President Obama’s regulatory czar, Cass Sunstein, has a word for what you’re doing. He calls it a “nudge.” Nudging is when you try to exercise control over somebody else’s behavior by positioning your preferred outcome as his least inconvenient option. A store that had innocently run out of plastic bags would have warned its customers of that fact as soon as they entered the building. Telling us only at the register, once we’d already filled our carts, was a classic, textbook example of a nudge.

When Sunstein is the one doing the nudging, he thinks of himself as the “choice architect” of the people he nudges. You are not my “choice architect.” I’m your customer, not your subject for social experimentation. As long as we both understood that arrangement, everything between us had been fine.

At the risk of bruising your self-esteem, Bottom Dollar Foods is not exactly avant-garde. The soy milk and whole grains crowd will never give you any more than patronizing approval of your politically correct efforts. Then, they’ll be off to their local Smug-Mart to buy their sustainable, free-range, rainforest-approved, glacier-saving, cannabis-flavored peanut butter, and laugh behind your back while calling you things like “bourgeois” and “gauche.”
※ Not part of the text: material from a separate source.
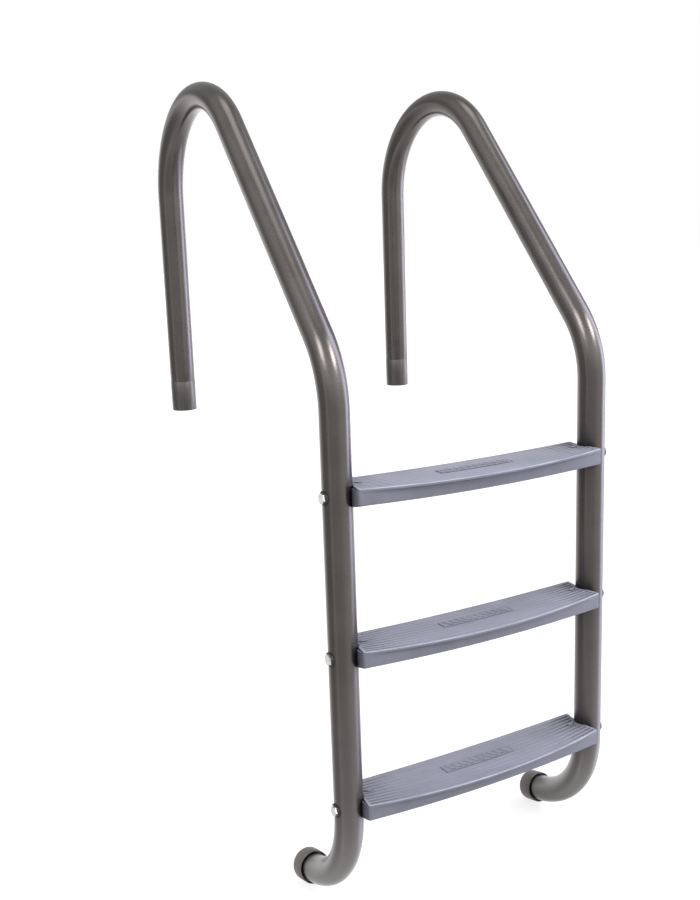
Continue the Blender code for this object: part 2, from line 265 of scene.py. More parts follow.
def piece(name, mesh, material, node, matrix=IN_PLACE):
    """A piece of the visual model, made from a copy of a mesh, in place of one CAD node."""
    own = mesh.copy()
    own.name = name
    own.transform(matrix)
    own.materials.clear()
    own.materials.append(material)
    made = bpy.data.objects.new(name, own)
    shown.objects.link(made)
    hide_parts(node)
    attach(made, "root")


# ------------------------ materials

class Nodes:
    """Short calls for building one node tree."""

    def __init__(self, owner, coordinates):
        owner.use_nodes = True
        self.tree = owner.node_tree
        self.position = self.tree.nodes.new("ShaderNodeTexCoord").outputs[coordinates]

    def node(self, kind, **settings):
        made = self.tree.nodes.new(kind)
        for key, value in settings.items():
            setattr(made, key, value)
        return made

    def set(self, socket, value):
        """Links or fills one input of the shader or of any node."""
        if isinstance(value, bpy.types.NodeSocket):
            self.tree.links.new(value, socket)
        else:
            socket.default_value = value

    def noise(self, scale, detail, rough, stretch=None):
        """Noise from 0 to 1, with scale features per metre, times a stretch along each axis."""
        made = self.node("ShaderNodeTexNoise")
        vector = self.position
        if stretch is not None:
            mapping = self.node("ShaderNodeMapping")
            self.set(mapping.inputs["Vector"], vector)
            self.set(mapping.inputs["Scale"], stretch)
            vector = mapping.outputs["Vector"]
        self.set(made.inputs["Vector"], vector)
        self.set(made.inputs["Scale"], scale)
        self.set(made.inputs["Detail"], detail)
        self.set(made.inputs["Roughness"], rough)
        return made.outputs["Fac"]

    def remap(self, value, low, high, to_low=0.0, to_high=1.0):
        """A smooth step from to_low, where the value is at low, to to_high, where it is at high."""
        made = self.node("ShaderNodeMapRange", interpolation_type="SMOOTHSTEP")
        for name, number in (("Value", value), ("From Min", low), ("From Max", high),
                             ("To Min", to_low), ("To Max", to_high)):
            self.set(made.inputs[name], number)
        return made.outputs["Result"]

    def math(self, operation, a, b=0.0):
        made = self.node("ShaderNodeMath", operation=operation)
        self.set(made.inputs[0], a)
        self.set(made.inputs[1], b)
        return made.outputs[0]

    def times(self, a, b):
        return self.math("MULTIPLY", a, b)

    def plus(self, a, b):
        return self.math("ADD", a, b)

    def minus(self, a, b):
        return self.math("SUBTRACT", a, b)

    def mix(self, factor, a, b, blend="MIX"):
        made = self.node("ShaderNodeMix", data_type="RGBA", blend_type=blend)
        self.set(made.inputs[0], factor)
        self.set(made.inputs[6], a)
        self.set(made.inputs[7], b)
        return made.outputs[2]

    def axis(self, name):
        made = self.node("ShaderNodeSeparateXYZ")
        self.set(made.inputs[0], self.position)
        return made.outputs[name]

    def openness(self, reach):
        """1 on open surfaces, falling towards 0 in grooves and gaps narrower than this reach."""
        made = self.node("ShaderNodeAmbientOcclusion", samples=8)
        self.set(made.inputs["Distance"], reach)
        return made.outputs["AO"]

    def upward(self):
        """How far the surface faces up: 1 on top, 0 on upright walls."""
        made = self.node("ShaderNodeSeparateXYZ")
        self.set(made.inputs[0], self.node("ShaderNodeNewGeometry").outputs["Normal"])
        return made.outputs["Z"]

    def bump(self, height, strength, distance, normal=None):
        made = self.node("ShaderNodeBump")
        self.set(made.inputs["Height"], height)
        self.set(made.inputs["Strength"], strength)
        self.set(made.inputs["Distance"], distance)
        if normal is not None:
            self.set(made.inputs["Normal"], normal)
        return made.outputs["Normal"]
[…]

Louis-Dreyfus claims that once plastic bags are outlawed, 90 percent of the customers will start bringing their own containers with them when they go shopping. I find that highly improbable, and suspect instead that a boom in grocery store construction is about to take place a few miles outside of L.A. city limits. Let’s just assume, however, that she’s right. Are you prepared to lose 10 percent of your customers?

Mind you, she’s talking about places where consumers’ only options are to tolerate this inconvenience or leave town. In a city that size, that’s often not a realistic choice at all. In the Soviet Union, where people had no choice either, they were willing to stand in line for hours just to get toilet paper that could scour the finish off a car, but that doesn’t mean they were content with the situation.

Here, we have no citywide ban. If I can’t count on bagging my groceries at your store like a normal member of Western civilization, I will not have to resign myself to carrying them in a giant basket balanced on top of my head. I’ll simply go to another supermarket, a couple minutes away, and walk out carrying all the bags I need.

That’s the problem when you start nudging people. They won’t necessarily move in the direction you’d hoped.